_Set problem_. Please output the lines shown below exactly as they appear.
------------------------------------------------------------------------
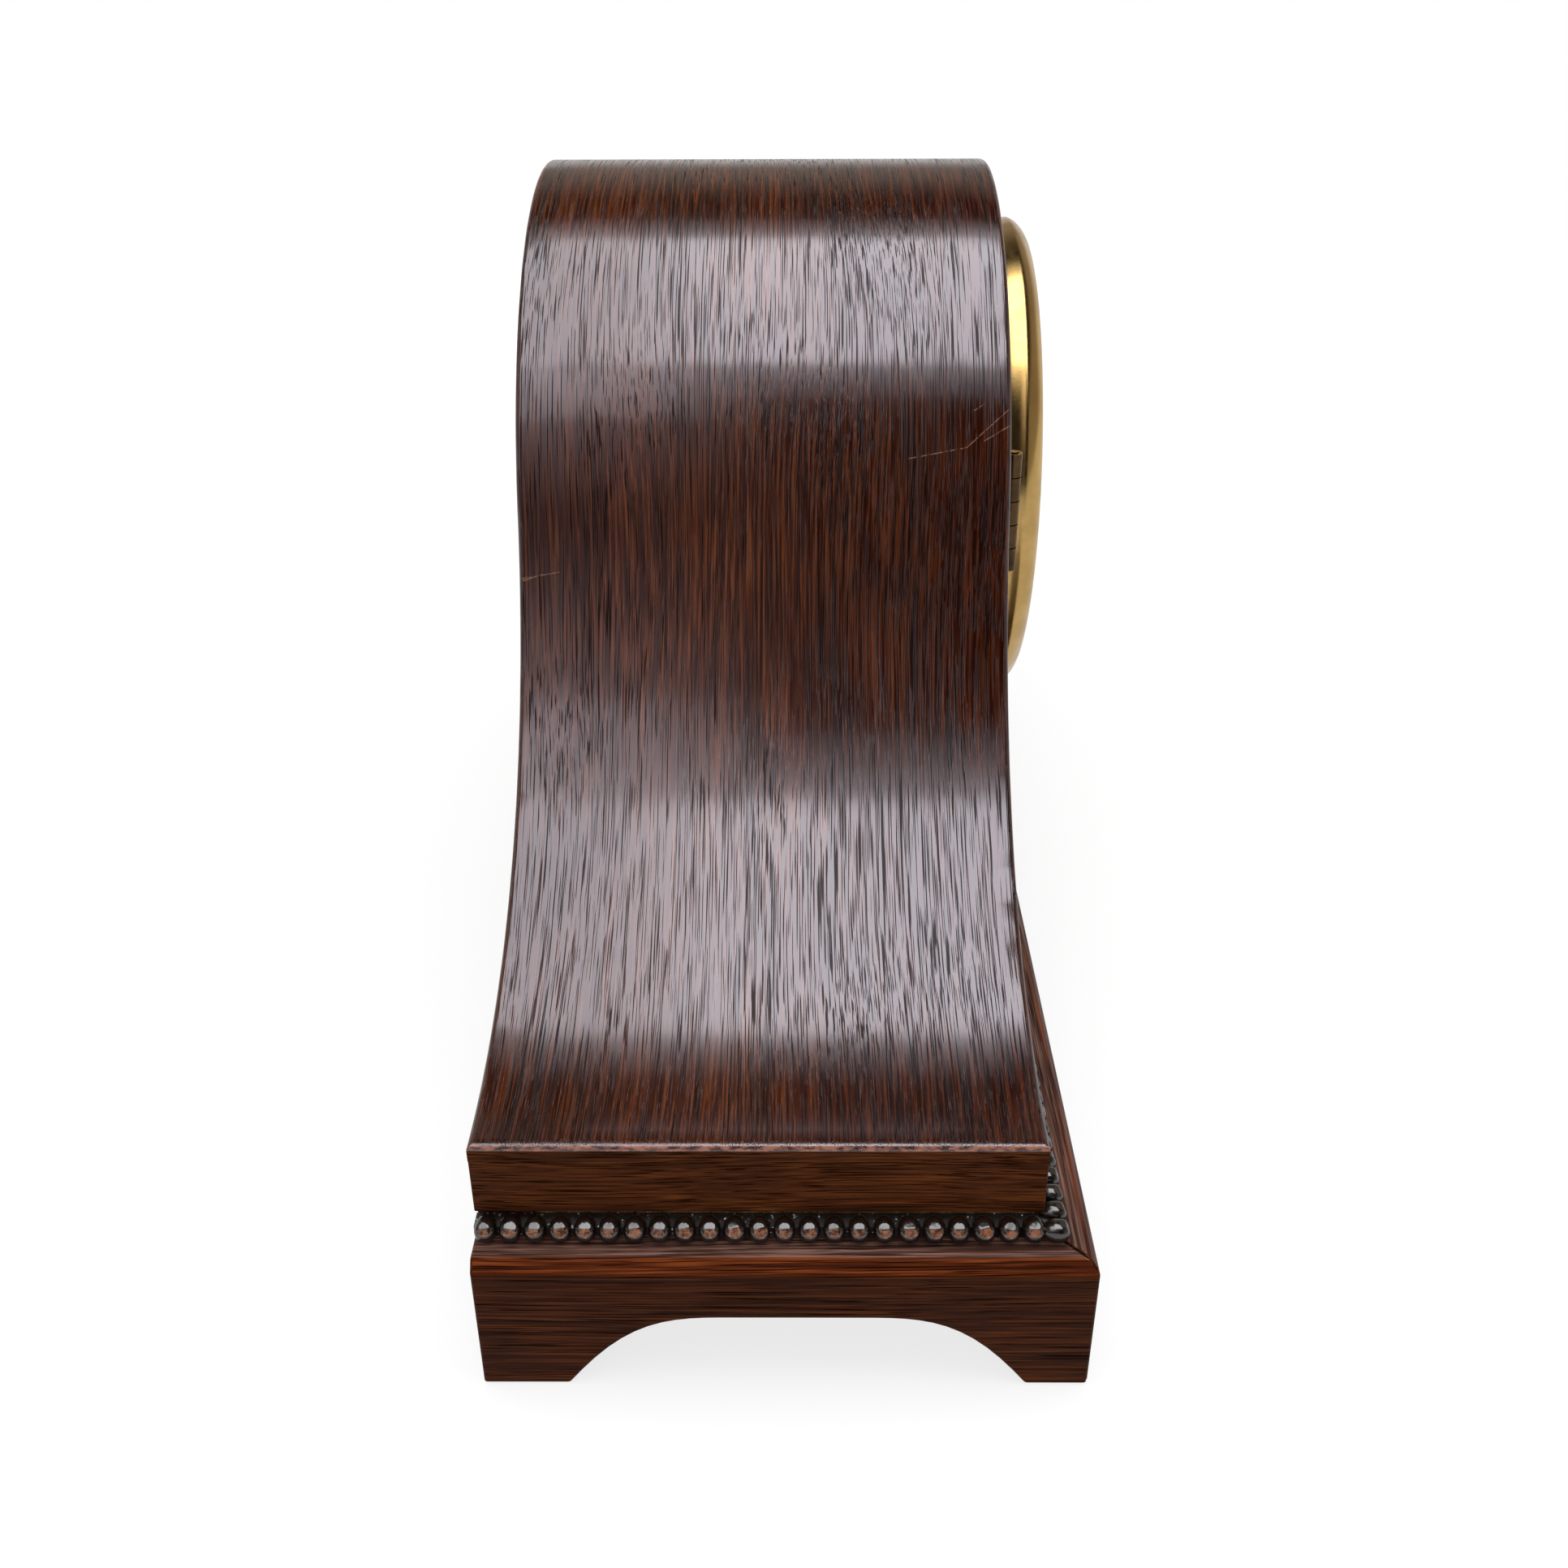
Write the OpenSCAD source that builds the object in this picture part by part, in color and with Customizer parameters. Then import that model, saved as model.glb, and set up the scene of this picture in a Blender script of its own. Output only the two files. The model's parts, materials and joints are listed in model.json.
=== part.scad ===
// Napoleon hat mantel clock: a bent oak case on a beaded plinth, a hinged brass bezel,
// a time and strike movement with pendulum, two gong rods and a rear door.
// The front faces -Y, the length runs along X and Z is up.
// The origin lies on the table under the middle of the clock.

/* [Case] */
// Length of the case above the plinth
case_l = 404; // [396:1:430]
// Depth of the case over its front and back panels
case_d = 115; // [113:1:130]
// Height of the brim above the table
brim_z = 56; // [54:0.5:60]
// Radius of the round head
head_r = 88; // [86:0.5:94]
// Height of the centre of the round head
head_z = 120; // [118:0.5:124]
// Flat lip at each end of the brim
lip_w = 3.7; // [2:0.1:8]
// Thickness of the bent skin
skin_t = 4; // [3:0.5:5]
// Thickness of the front and back panels
panel_t = 9; // [8:0.5:10]
// Thickness of the blocks that close the brim ends
end_block_t = 14; // [10:1:20]
// Thickness of the case floor
floor_t = 7; // [6:0.5:9]

/* [Plinth] */
// Height of the plinth rails
plinth_h = 34; // [32:0.5:38]
// How far the plinth reaches past each end of the case
end_overhang = 9.9; // [9:0.1:12]
// How far the plinth reaches past the front of the case
front_overhang = 10.5; // [9:0.1:12]
// Thickness of the rails
rail_t = 12; // [11:0.5:14]
// Width of the sloped top edge of the rails
slope_w = 2; // [1:0.1:3]
// Height of the sloped top edge of the rails
slope_h = 2.7; // [1.5:0.1:4]
// Thickness of the board that carries the case
plinth_board_t = 10; // [8:0.5:12]
// Height of the bead moulding
bead_h = 4.6; // [4:0.1:6]
// How far the bead moulding stands out from the case
bead_out = 5; // [4:0.1:6]
// Height of the arches cut into the rails
arch_h = 19; // [12:0.5:20]
// Length of each curved shoulder of an arch
shoulder_w = 34; // [25:1:36]
// Width of the front feet seen from the side
front_foot_w = 13; // [12.5:0.5:18]
// Width of the rear feet seen from the side
rear_foot_w = 18; // [14:0.5:22]
// Width of the feet seen from the front
corner_foot_w = 28; // [20:1:40]

/* [Bezel and dial] */
// Height of the dial centre above the centre of the round head
dial_up = 9.5; // [8:0.5:11]
// Outer radius of the bezel
bezel_r = 64; // [63:0.5:68]
// Wall of the bezel
bezel_wall = 2.8; // [2:0.1:3.5]
// Gap between the case and the bezel
bezel_gap = 1.4; // [1.3:0.1:2]
// Straight height of the bezel wall above the case
bezel_wall_h = 6.7; // [6.5:0.1:7.5]
// Height of the rolled edge above the straight wall
bezel_roll_h = 4.2; // [3.5:0.1:5]
// Width of the rolled edge
bezel_roll_w = 5; // [4:0.1:5.5]
// Width of the lip that holds the glass
glass_lip = 2.8; // [2:0.1:3.5]
// Thickness of the glass
glass_t = 1.8; // [1.5:0.1:2]
// Height of the dome of the glass
glass_dome = 6; // [5:0.5:8]
// Width of the dial surround on the front panel, round the opening
surround_lap = 8.5; // [7.5:0.5:12]
// Thickness of the brass dial surround
surround_t = 1; // [0.8:0.1:1.2]
// Thickness of the dial
dial_t = 0.8; // [0.6:0.1:1]
// Radius of the holes over the winding squares
key_hole_r = 4.2; // [3.6:0.1:5]

/* [Hinges and rear door] */
// Length of the bezel hinge
hinge_l = 30; // [26:1:34]
// Radius of the hinge knuckles
knuckle_r = 2; // [1.8:0.1:2.1]
// Radius of the hinge pins
pin_r = 1; // [0.8:0.05:1.1]
// Radius of the rear door and half its width
door_r = 60; // [56:0.5:61]
// Height of the centre of the door's round top
door_z = 126; // [124:0.5:128]
// Height of the lower edge of the door
door_low = 58; // [56:0.5:62]
// Thickness of the rear door
door_t = 6; // [5:0.5:6.5]
// Width of the ledge that the door shuts against
door_ledge = 4; // [3:0.5:6]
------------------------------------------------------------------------
_Solution for this problem_.
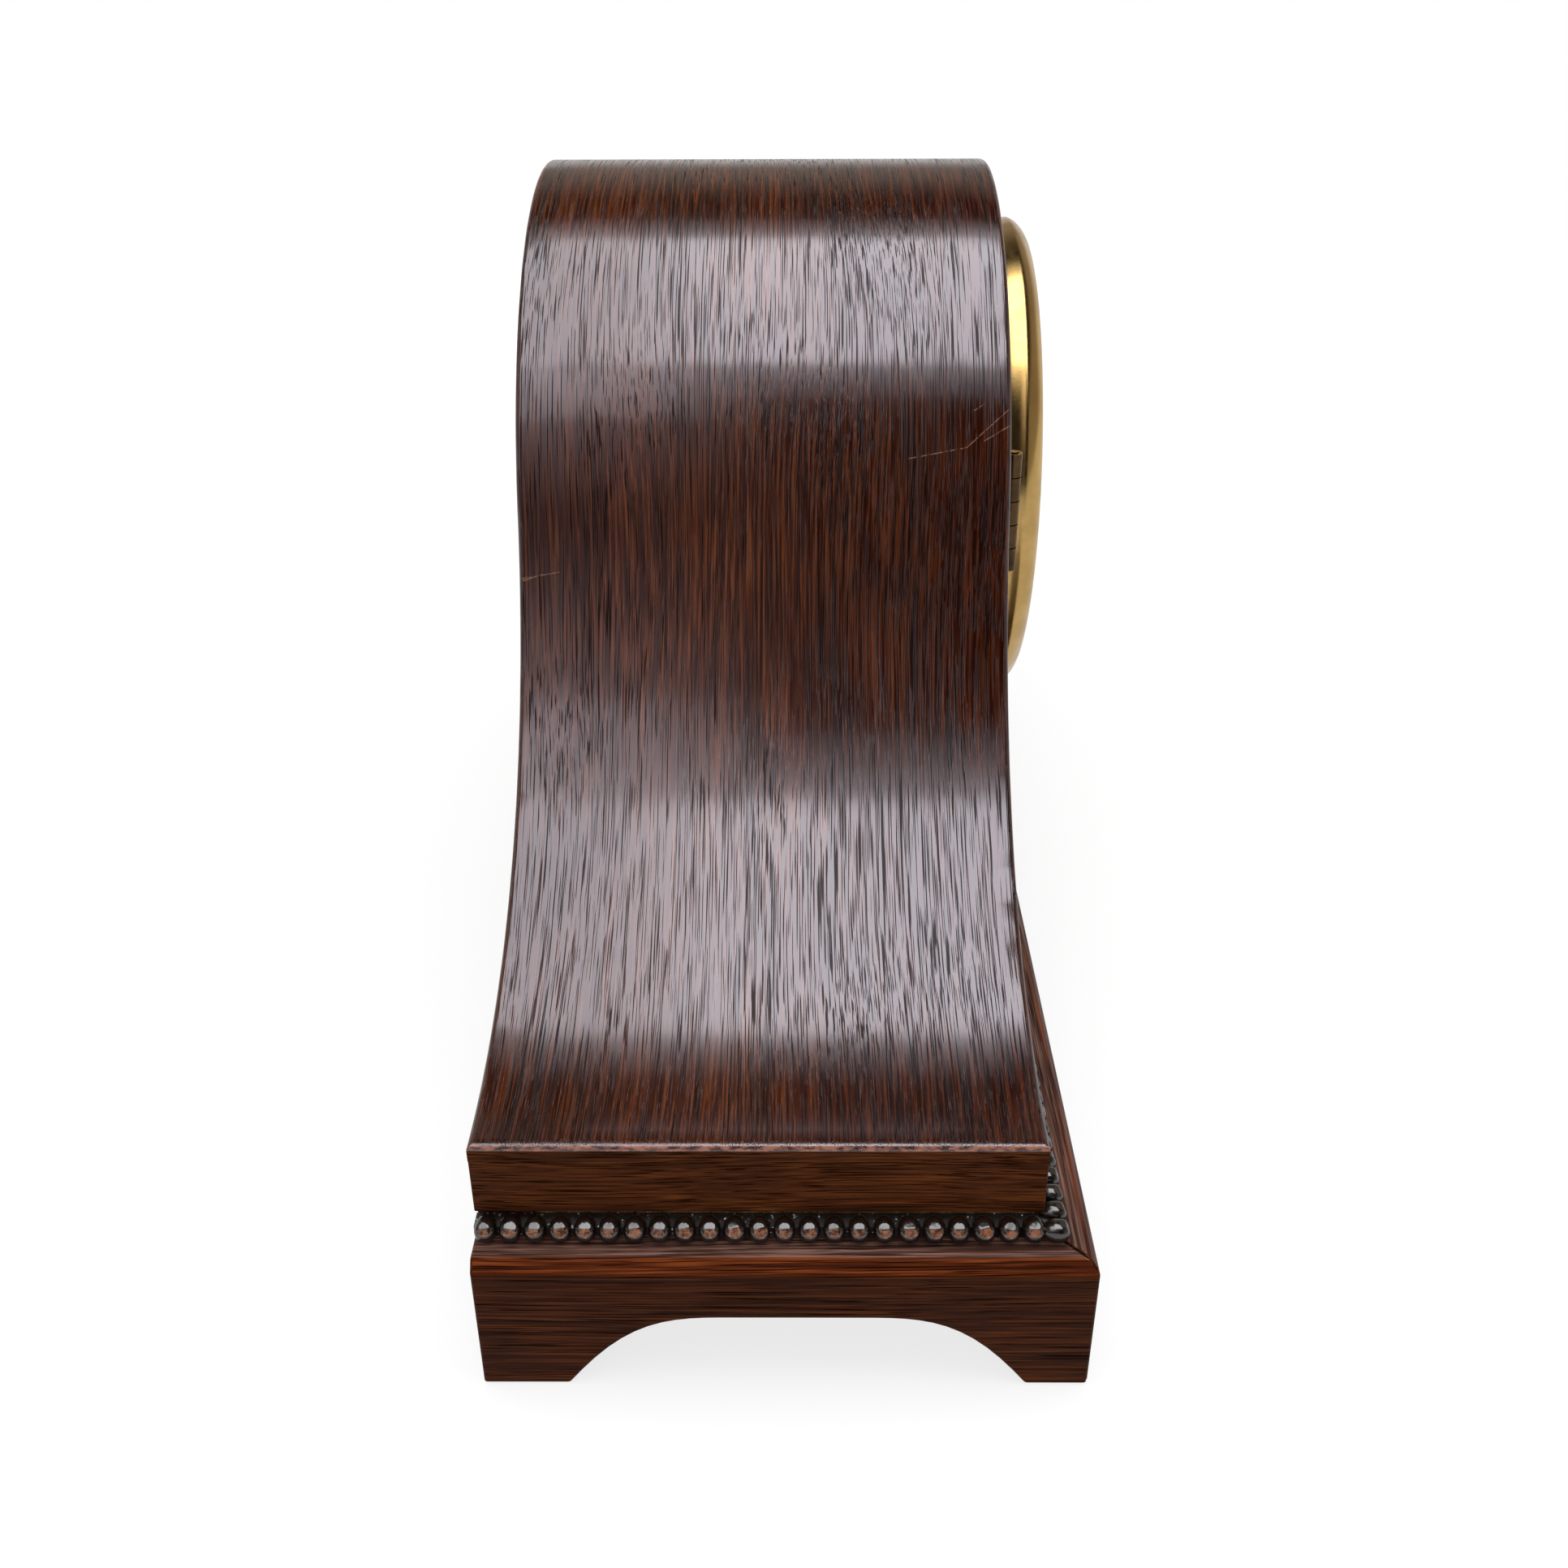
Write the OpenSCAD source that builds the object in this picture part by part, in color and with Customizer parameters. Then import that model, saved as model.glb, and set up the scene of this picture in a Blender script of its own. Output only the two files. The model's parts, materials and joints are listed in model.json.
=== part.scad ===
// Napoleon hat mantel clock: a bent oak case on a beaded plinth, a hinged brass bezel,
// a time and strike movement with pendulum, two gong rods and a rear door.
// The front faces -Y, the length runs along X and Z is up.
// The origin lies on the table under the middle of the clock.

/* [Case] */
// Length of the case above the plinth
case_l = 404; // [396:1:430]
// Depth of the case over its front and back panels
case_d = 115; // [113:1:130]
// Height of the brim above the table
brim_z = 56; // [54:0.5:60]
// Radius of the round head
head_r = 88; // [86:0.5:94]
// Height of the centre of the round head
head_z = 120; // [118:0.5:124]
// Flat lip at each end of the brim
lip_w = 3.7; // [2:0.1:8]
// Thickness of the bent skin
skin_t = 4; // [3:0.5:5]
// Thickness of the front and back panels
panel_t = 9; // [8:0.5:10]
// Thickness of the blocks that close the brim ends
end_block_t = 14; // [10:1:20]
// Thickness of the case floor
floor_t = 7; // [6:0.5:9]

/* [Plinth] */
// Height of the plinth rails
plinth_h = 34; // [32:0.5:38]
// How far the plinth reaches past each end of the case
end_overhang = 9.9; // [9:0.1:12]
// How far the plinth reaches past the front of the case
front_overhang = 10.5; // [9:0.1:12]
// Thickness of the rails
rail_t = 12; // [11:0.5:14]
// Width of the sloped top edge of the rails
slope_w = 2; // [1:0.1:3]
// Height of the sloped top edge of the rails
slope_h = 2.7; // [1.5:0.1:4]
// Thickness of the board that carries the case
plinth_board_t = 10; // [8:0.5:12]
// Height of the bead moulding
bead_h = 4.6; // [4:0.1:6]
// How far the bead moulding stands out from the case
bead_out = 5; // [4:0.1:6]
// Height of the arches cut into the rails
arch_h = 19; // [12:0.5:20]
// Length of each curved shoulder of an arch
shoulder_w = 34; // [25:1:36]
// Width of the front feet seen from the side
front_foot_w = 13; // [12.5:0.5:18]
// Width of the rear feet seen from the side
rear_foot_w = 18; // [14:0.5:22]
// Width of the feet seen from the front
corner_foot_w = 28; // [20:1:40]

/* [Bezel and dial] */
// Height of the dial centre above the centre of the round head
dial_up = 9.5; // [8:0.5:11]
// Outer radius of the bezel
bezel_r = 64; // [63:0.5:68]
// Wall of the bezel
bezel_wall = 2.8; // [2:0.1:3.5]
// Gap between the case and the bezel
bezel_gap = 1.4; // [1.3:0.1:2]
// Straight height of the bezel wall above the case
bezel_wall_h = 6.7; // [6.5:0.1:7.5]
// Height of the rolled edge above the straight wall
bezel_roll_h = 4.2; // [3.5:0.1:5]
// Width of the rolled edge
bezel_roll_w = 5; // [4:0.1:5.5]
// Width of the lip that holds the glass
glass_lip = 2.8; // [2:0.1:3.5]
// Thickness of the glass
glass_t = 1.8; // [1.5:0.1:2]
// Height of the dome of the glass
glass_dome = 6; // [5:0.5:8]
// Width of the dial surround on the front panel, round the opening
surround_lap = 8.5; // [7.5:0.5:12]
// Thickness of the brass dial surround
surround_t = 1; // [0.8:0.1:1.2]
// Thickness of the dial
dial_t = 0.8; // [0.6:0.1:1]
// Radius of the holes over the winding squares
key_hole_r = 4.2; // [3.6:0.1:5]

/* [Hinges and rear door] */
// Length of the bezel hinge
hinge_l = 30; // [26:1:34]
// Radius of the hinge knuckles
knuckle_r = 2; // [1.8:0.1:2.1]
// Radius of the hinge pins
pin_r = 1; // [0.8:0.05:1.1]
// Radius of the rear door and half its width
door_r = 60; // [56:0.5:61]
// Height of the centre of the door's round top
door_z = 126; // [124:0.5:128]
// Height of the lower edge of the door
door_low = 58; // [56:0.5:62]
// Thickness of the rear door
door_t = 6; // [5:0.5:6.5]
// Width of the ledge that the door shuts against
door_ledge = 4; // [3:0.5:6]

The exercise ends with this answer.